Copy out all of the data exactly as it appears.

Recorded data »

○ ○ ○ ○ ○

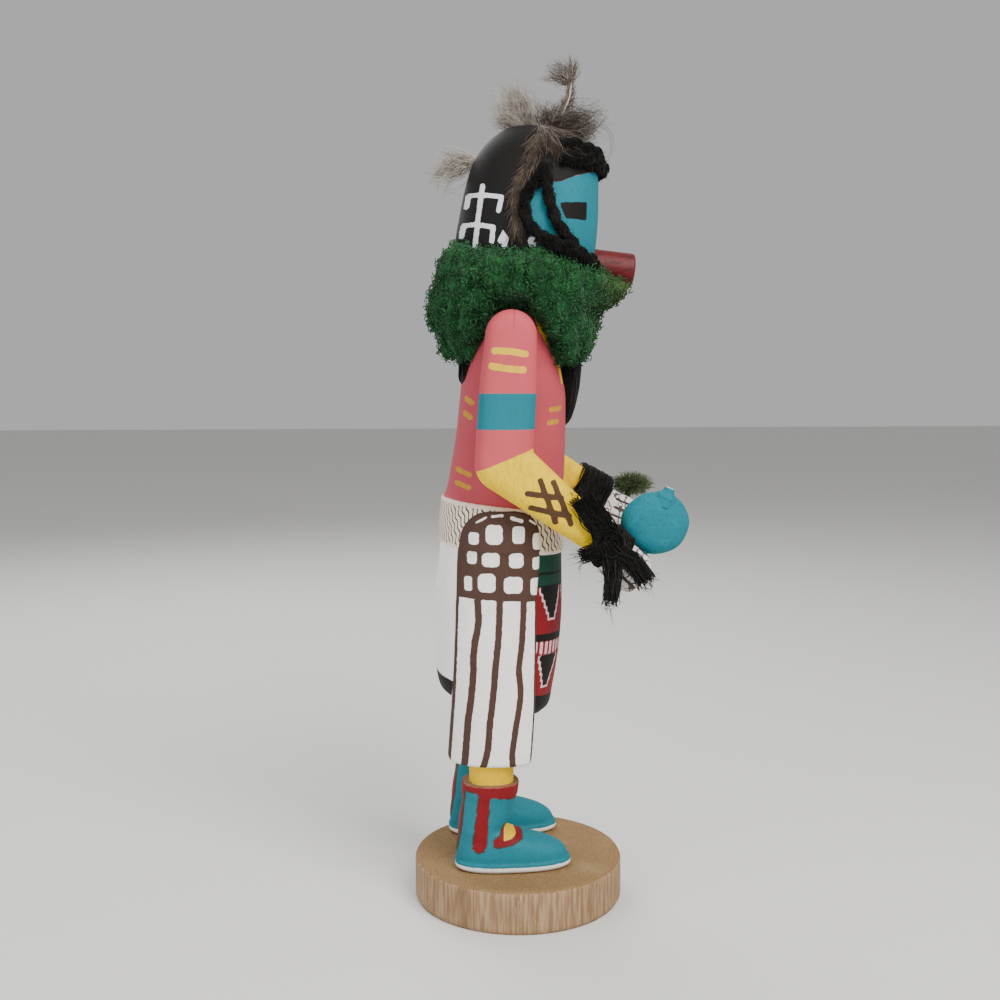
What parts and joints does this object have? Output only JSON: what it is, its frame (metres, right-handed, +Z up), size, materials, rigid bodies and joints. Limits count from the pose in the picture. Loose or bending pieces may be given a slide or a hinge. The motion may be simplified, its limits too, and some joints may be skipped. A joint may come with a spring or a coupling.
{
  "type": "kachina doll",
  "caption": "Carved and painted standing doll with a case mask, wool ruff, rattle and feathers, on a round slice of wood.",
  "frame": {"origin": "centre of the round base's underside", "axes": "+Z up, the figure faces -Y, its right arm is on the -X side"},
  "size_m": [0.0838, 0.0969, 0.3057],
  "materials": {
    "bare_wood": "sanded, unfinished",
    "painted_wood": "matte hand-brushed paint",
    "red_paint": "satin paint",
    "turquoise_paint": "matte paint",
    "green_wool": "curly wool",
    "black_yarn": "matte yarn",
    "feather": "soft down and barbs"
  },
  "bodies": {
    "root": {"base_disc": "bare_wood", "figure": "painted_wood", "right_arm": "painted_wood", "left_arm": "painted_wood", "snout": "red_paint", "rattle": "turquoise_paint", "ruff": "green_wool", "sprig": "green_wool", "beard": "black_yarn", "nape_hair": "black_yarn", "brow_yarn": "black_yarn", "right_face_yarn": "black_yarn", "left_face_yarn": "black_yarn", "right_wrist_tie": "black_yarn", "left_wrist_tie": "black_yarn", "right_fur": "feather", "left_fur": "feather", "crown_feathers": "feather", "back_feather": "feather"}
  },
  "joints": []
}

○ ○ ○ ○ ○

Written response »
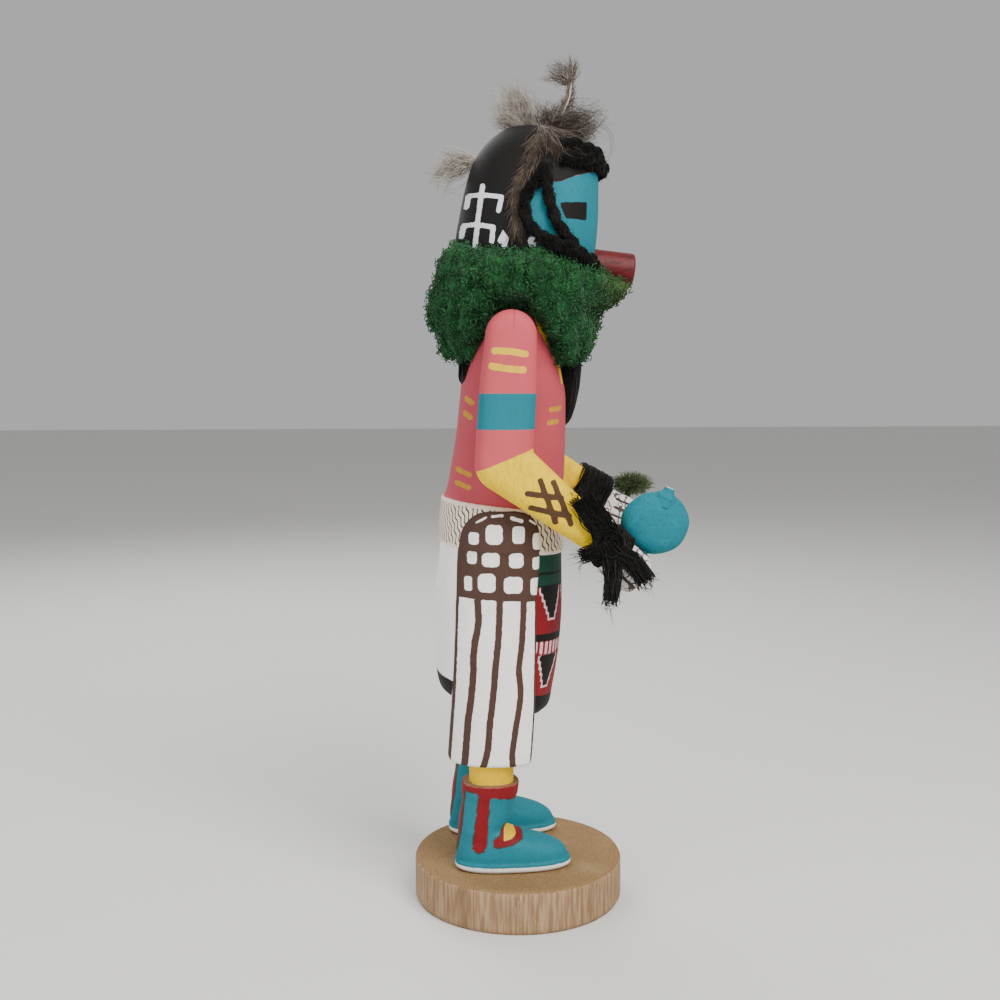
What parts and joints does this object have? Output only JSON: what it is, its frame (metres, right-handed, +Z up), size, materials, rigid bodies and joints. Limits count from the pose in the picture. Loose or bending pieces may be given a slide or a hinge. The motion may be simplified, its limits too, and some joints may be skipped. A joint may come with a spring or a coupling.
{
  "type": "kachina doll",
  "caption": "Carved and painted standing doll with a case mask, wool ruff, rattle and feathers, on a round slice of wood.",
  "frame": {"origin": "centre of the round base's underside", "axes": "+Z up, the figure faces -Y, its right arm is on the -X side"},
  "size_m": [0.0838, 0.0969, 0.3057],
  "materials": {
    "bare_wood": "sanded, unfinished",
    "painted_wood": "matte hand-brushed paint",
    "red_paint": "satin paint",
    "turquoise_paint": "matte paint",
    "green_wool": "curly wool",
    "black_yarn": "matte yarn",
    "feather": "soft down and barbs"
  },
  "bodies": {
    "root": {"base_disc": "bare_wood", "figure": "painted_wood", "right_arm": "painted_wood", "left_arm": "painted_wood", "snout": "red_paint", "rattle": "turquoise_paint", "ruff": "green_wool", "sprig": "green_wool", "beard": "black_yarn", "nape_hair": "black_yarn", "brow_yarn": "black_yarn", "right_face_yarn": "black_yarn", "left_face_yarn": "black_yarn", "right_wrist_tie": "black_yarn", "left_wrist_tie": "black_yarn", "right_fur": "feather", "left_fur": "feather", "crown_feathers": "feather", "back_feather": "feather"}
  },
  "joints": []
}